11 thoughts on “Should wine scores be absolute?

  1. A different day may lead to a different score……..

    50th Parallel Pinot Gris 2017 Okanagan, Canada
    80% stainless steel, 20% oak. 13.5% alcohol, 6 g/l residual sugar. This has a slight waxy, plastic edge to the grape and citrus fruit. Slightly unusual with mint and herb characters under the fruit. 86/100

    50th Parallel Pinot Gris 2017 Okanagan, Canada
    Bright and expressive with nice citrus fruit, and notes of grape and mandarin. So attractive, with nice purity and presence. 90/100

    So much depends on what was in your mouth before etc. Still within 4 points
    haha.

  2. Good spot. I’m uncomfortable with 4 point differences like this. Different contexts, different bottles, but should be much closer. I hope I normally perform better than this.

  3. Those two 50th Parallel scores are presumably both from tastings done within a few months of bottling, when wines are stlll shifting around a lot. I don’t read too much into the 4 point spread, though would be interesting to know which tasting was done later – that is probably the more reliable one…

  4. If ‘qualitative’can be said to include value for money then for me the 95 point Bordeaux should be scored far less than the 95 point Chilean or Douro wine. I make my own adjustment by checking the latest prices on Wine searcher!

  5. Thanks Jamie! For those of us who scan posts for the most important information, go with this 🙂

    “Another article about wine scoring! It’s such a tedious topic, I know, but it’s an important one. Let’s recap:

    You find the critics who resonate with you.”

  6. Steve Heimoff, chief CA wine reviewer for Wine Enthusiast for many years, said on his blog that his scores for a given wine could vary by as much as 4 points, depending on context, mood, what else was being tasted, etc. So the 4 point diff. does not surprise me.

  7. Since just about everyone agrees that wine scoring is not a scientific exercise and is dependent on an array of variable factors, why do the people who score it not use a more realistic bracketing scoring system?

    Let’s say a bracket of five points. In other words, one would score a wine 90-95 or 86-91 or 94-99. Then the First Growth that one scores 97 sighted and 93 blind, is covered. So is the wine that perhaps deserves a fair 92, but it’s in a bit of a shut-down phase and you’ve received a traffic ticket on your way to the tasting (plus you had something in your mouth earlier that does not agree with this particular wine, the wine was served three degrees cooler than what is ideal and your underwear shrunk in the tumble drier without you realising) – so you score it 89 instead of 92.
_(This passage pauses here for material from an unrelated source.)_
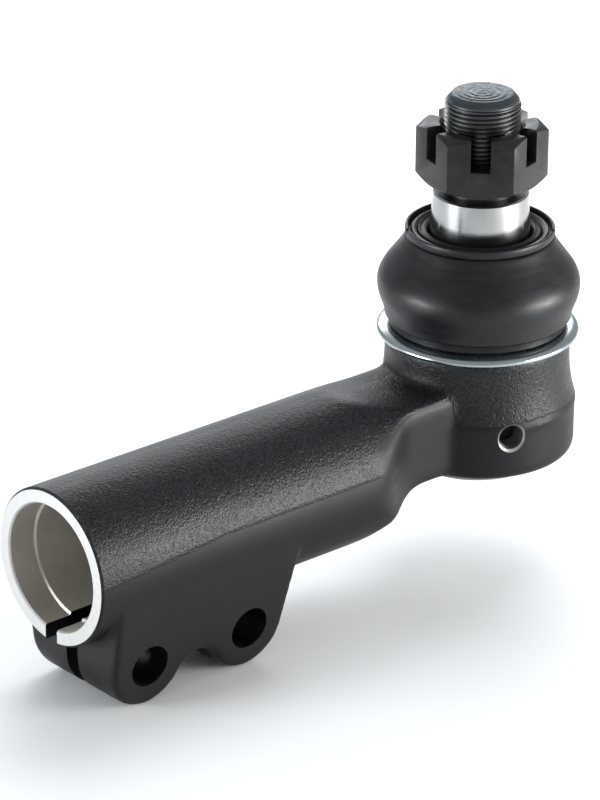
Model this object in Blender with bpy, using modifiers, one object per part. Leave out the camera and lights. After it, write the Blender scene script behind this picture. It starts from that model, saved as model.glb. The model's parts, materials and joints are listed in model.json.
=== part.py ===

    Surely, a bracket scoring system would be more fair to wines, wine judges and the readers of these scores alike? It would also mitigate this nonsense that a 95-point wine is necessarily better than a 94-point wine. People will still have a good idea of how much the taster liked the wine, without the absolute focus on points.

  8. Honestly, whatever people say, I don’t believe wine critics are capable of giving absolute scores. The permissible scoring range is just too narrow, and the context of tasting the wine is too important. In your last blog post you scored this “Beso Negro” wine from Chile at 93 points. My guess is that’s probably about what you would score a good second growth Bordeaux like Pichon Baron, Leoville Barton, or Leoville Poyferre in a solid but not great year (say 2004, 2008, 2014, etc.) But without even having tasted this “Beso Negro” stuff, I don’t believe it’s really as good a wine as Pichon Baron or Leoville Barton in a solid year. And I wonder if you do. But you go to Chile and you taste a wine that’s excellent compared to other Chilean wines, what are you going to do? You can’t score it at 89 points, that’s an insult to the nation of Chile. And you can’t score Pichon Baron or Leoville Barton in a solid year above 93 points, because if you give them 95 or 96, what scores will you have left to assign to Lafite or Latour in a great year? Wine critics work with like a ten point scale and they can’t be seen as writing off whole wine regions. So absolute scores kind of become a practical impossibility.

  9. Rather like the low hanging fruit question in an exam paper I couldn’t resist this one!
    Your terms suggested in 1. above are the only relevant terms; they are the only ones that are declared in advance as subjective and it is incumbent on the user of value given by the taster to reference it against their own taste.
    All I ask is consistency. But I need to have benchmarked your values with my own expectations. Variation is unavoidable but statistical averages essential.

    I read the notes here and decide whether I’m going to make the effort to find a relatively obscure Canadian wine and make a comparative judgement or delve into my piggy bank to buy some no doubt delicious burgundy or claret and create my own interpretation of the notes.

    The reality is I will choose something more pedestrian and affordable and, subject to my own preconceptions, will compare.

    In truth, if I think the ascribed value is too high or the merit of the wine political rather than scientific, I will suitably amend my interpretation and, by association, all future values from this source.

    Make a choice of taster- decide whether you r taste and theirs coincide – and use the result. Even better use two.

    And apart from the speed of light little is absolute.